Harry spent 38 years working for Lands and Survey, retiring in 1980 just as computers came in. "I never regretted a day of it. It was great work."
He took a little of his work home with him. In his art studio is the chair he used as a draughtsman - the perfect artist's seat. "They were upgrading the chairs when I left so I bought this one!"
After so many years as a draughtsman it iss natural the artist will approach his work with a draughtsman's eye - "How can you get away from it? It's just there."

A helping hand from the kids
Harry's four children got him into water colour painting. "Back in about 1970 they gave me a water colour set for my birthday and I took it from there. I'm entirely self taught. I get books from the library - I think 'I'd like to paint like that' and try it out."

Well travelled: Harry's painting Taranaki Morning has been on display in Mishima. Image: Harry Fryer.
Over the years he has developed his own style, one he describes as half realist/half impressionist.
He credits local artists Colyn Nicholl and Jock Leggott for helping him with his artwork. "They gave me constructive criticism and my art just grew."
Giving back to the art world, Harry has spent 20 years on the committee for the Taranaki Arts Society and was president for three years.
An artist's style
More than 30 years on he still gets artist's block - but has found an easy way to deal with a piece he doesn't like. "Put it in the bath and wash the painting off - then you just paint over the top! I was born in the depression years - I suppose I'm a bit miserable!"
Harry likes to include objects, and bits of scenes he likes into his artwork, making each painting unique. He points out a sketch of Mt Taranaki, with an old hay rake in the foreground. "That could be any Taranaki scene - but I sketched that hay rake in Tauranga and put it in there!"
Harry is mainly into landscape painting, and while in the past he would go out to his subjects these days he works from photos or old sketches. "Now I'm a bit old - the bones creak too much!"
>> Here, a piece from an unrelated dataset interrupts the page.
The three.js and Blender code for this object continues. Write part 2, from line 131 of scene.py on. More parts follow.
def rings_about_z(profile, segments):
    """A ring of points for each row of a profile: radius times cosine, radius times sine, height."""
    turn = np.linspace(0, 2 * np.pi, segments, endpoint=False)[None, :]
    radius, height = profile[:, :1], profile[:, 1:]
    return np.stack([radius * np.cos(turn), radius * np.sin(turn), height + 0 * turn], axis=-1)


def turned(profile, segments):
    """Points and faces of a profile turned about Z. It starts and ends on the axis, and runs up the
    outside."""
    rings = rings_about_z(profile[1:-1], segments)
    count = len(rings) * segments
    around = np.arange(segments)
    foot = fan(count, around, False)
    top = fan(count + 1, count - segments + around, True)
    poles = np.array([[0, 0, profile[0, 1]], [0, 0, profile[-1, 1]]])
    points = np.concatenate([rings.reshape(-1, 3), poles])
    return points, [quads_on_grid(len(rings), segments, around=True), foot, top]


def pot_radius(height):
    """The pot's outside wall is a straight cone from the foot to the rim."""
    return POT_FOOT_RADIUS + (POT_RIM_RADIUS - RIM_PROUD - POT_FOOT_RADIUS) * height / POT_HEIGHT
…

Ask the artist what the drive behind his painting is and he grins "Oh that's a hard one! I think it's just a creative urge, you like to create something, make something. It's a way of getting your feelings down on paper. If somebody happens to like what you have done and buy it - OK."
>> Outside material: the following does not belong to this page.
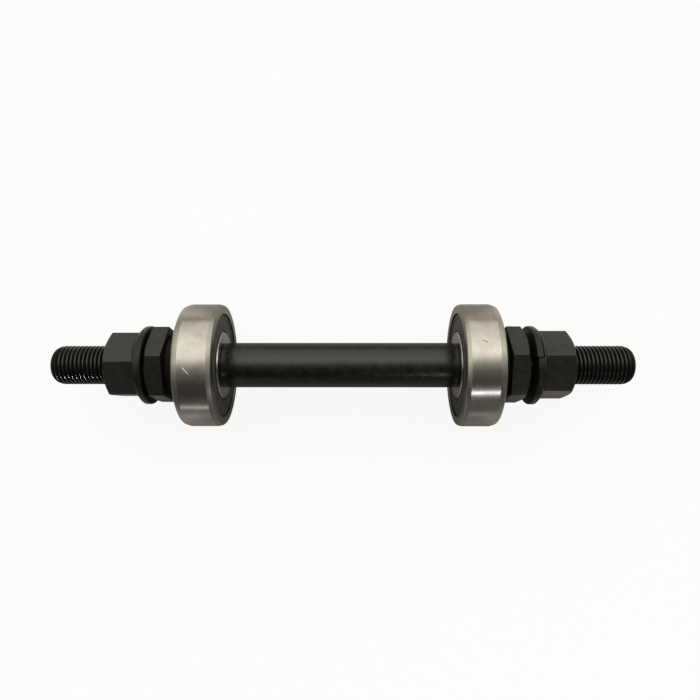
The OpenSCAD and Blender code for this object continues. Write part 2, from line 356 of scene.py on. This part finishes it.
def make_axle():
    """The whole axle: smooth middle, shoulders, bearing seats, threads, leads and centre holes."""
    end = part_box("axle")[1].x / MM
    middle = []
    parts = []
    for side, way in SIDES.items():
        shoulder = SHOULDER_X[side]
        seat_end = shoulder + BEARING_WIDTH + SEAT_OVERRUN
        thread_start = seat_end + SEAT_R - THREAD_R
        half = [
            (shoulder - SHOULDER_LOOP, BODY_R),
            (shoulder - SHOULDER_ROUND, BODY_R),
            (shoulder - SHOULDER_ROUND / 3, BODY_R - SHOULDER_ROUND / 6),
            (shoulder, BODY_R - SHOULDER_ROUND * 2 / 3),
            (shoulder, SEAT_R),
            (seat_end, SEAT_R),
            (thread_start, THREAD_R),
        ]
        steps = [(way * x, r) for x, r in half]
        middle = list(reversed(steps)) if way < 0 else middle + steps
        parts.append(cut_thread(way * thread_start, way * end))
        cone = (CENTRE_MOUTH_R - CENTRE_HOLE_R) / tan(radians(CENTRE_CONE))
        tip = CENTRE_HOLE_R * tan(radians(CENTRE_CONE))
        face = [
            (end, LEAD_FLAT_R),
            (end, LEAD_FLAT_R - FACE_LOOP),
            (end, CENTRE_MOUTH_R + CENTRE_EDGE),
            (end - CENTRE_EDGE * 2 / 3, CENTRE_MOUTH_R),
            (end - cone, CENTRE_HOLE_R),
            (end - CENTRE_HOLE_DEPTH, CENTRE_HOLE_R),
            (end - CENTRE_HOLE_DEPTH - tip, 0),
        ]
        parts.append(plain_turning([(way * x, r) for x, r in face]))
    parts.append(plain_turning(middle))
    points, faces = [], []
    for more_points, more_faces in parts:
        offset = len(points)
        points += more_points
        faces += [tuple(i + offset for i in f) for f in more_faces]
    return mesh_object("axle_turned", points, faces)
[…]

His followers have told him he should charge more for his artworks. "But I'd rather sell them and have them on display in someone's house than stored away somewhere."
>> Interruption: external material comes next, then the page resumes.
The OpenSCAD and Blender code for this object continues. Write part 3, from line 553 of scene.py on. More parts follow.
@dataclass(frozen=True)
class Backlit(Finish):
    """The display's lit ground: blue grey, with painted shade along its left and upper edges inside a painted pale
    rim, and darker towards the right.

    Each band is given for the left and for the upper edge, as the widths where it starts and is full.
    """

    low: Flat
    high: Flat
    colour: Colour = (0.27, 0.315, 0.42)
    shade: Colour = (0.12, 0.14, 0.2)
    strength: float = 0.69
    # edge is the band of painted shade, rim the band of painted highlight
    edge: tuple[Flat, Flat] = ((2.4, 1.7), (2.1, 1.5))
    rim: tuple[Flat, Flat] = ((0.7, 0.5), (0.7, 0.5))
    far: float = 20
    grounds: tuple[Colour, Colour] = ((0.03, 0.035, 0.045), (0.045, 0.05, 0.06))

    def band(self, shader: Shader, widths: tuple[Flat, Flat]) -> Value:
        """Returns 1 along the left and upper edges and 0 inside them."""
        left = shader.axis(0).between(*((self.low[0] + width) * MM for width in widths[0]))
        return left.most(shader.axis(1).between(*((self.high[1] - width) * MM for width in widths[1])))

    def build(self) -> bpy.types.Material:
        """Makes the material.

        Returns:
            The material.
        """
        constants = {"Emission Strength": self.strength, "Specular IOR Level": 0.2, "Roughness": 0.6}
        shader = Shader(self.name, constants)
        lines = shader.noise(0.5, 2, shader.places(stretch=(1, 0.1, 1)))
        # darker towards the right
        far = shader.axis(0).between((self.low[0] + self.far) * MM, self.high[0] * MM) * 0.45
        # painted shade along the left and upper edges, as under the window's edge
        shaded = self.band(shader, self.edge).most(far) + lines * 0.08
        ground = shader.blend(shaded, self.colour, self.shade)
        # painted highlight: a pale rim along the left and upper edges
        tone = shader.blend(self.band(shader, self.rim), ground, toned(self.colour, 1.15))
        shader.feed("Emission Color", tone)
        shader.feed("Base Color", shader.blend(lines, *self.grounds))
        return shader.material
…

 |  |  |  | Harry with his watercolour Pemberton. Photo: Puke Ariki pictorial collection |  |
Artworks dot Harry and wife Fay's home. On one wall a herd of cows walk down a country road lit by early morning sunlight. "That picture went to Mishima," Harry says proudly. The well-travelled painting was one of two of Harry's artworks chosen, among others, to represent Taranaki at New Plymouth's sister city's anniversary celebrations.
Another artwork reveals a little slice of Australia. A rustic cottage nestles among gum trees, caught on canvas when the couple was holidaying nearby. "You wouldn't know that our motel was just over here," chuckles the artist, pointing to the left of the painting, "And this gum tree was a power pole!" It's evidence of the artistic licence that Harry likes - and makes each of his artworks unique.
Harry paints about 40 artworks a year and sells them all. If he did more - they too would sell. Asked about the popularity of his pieces the artist laughs "It's flattening if not flattering!" He reckons he'll keep on painting as long as it is still enjoyable. "Or at least until I can't see!"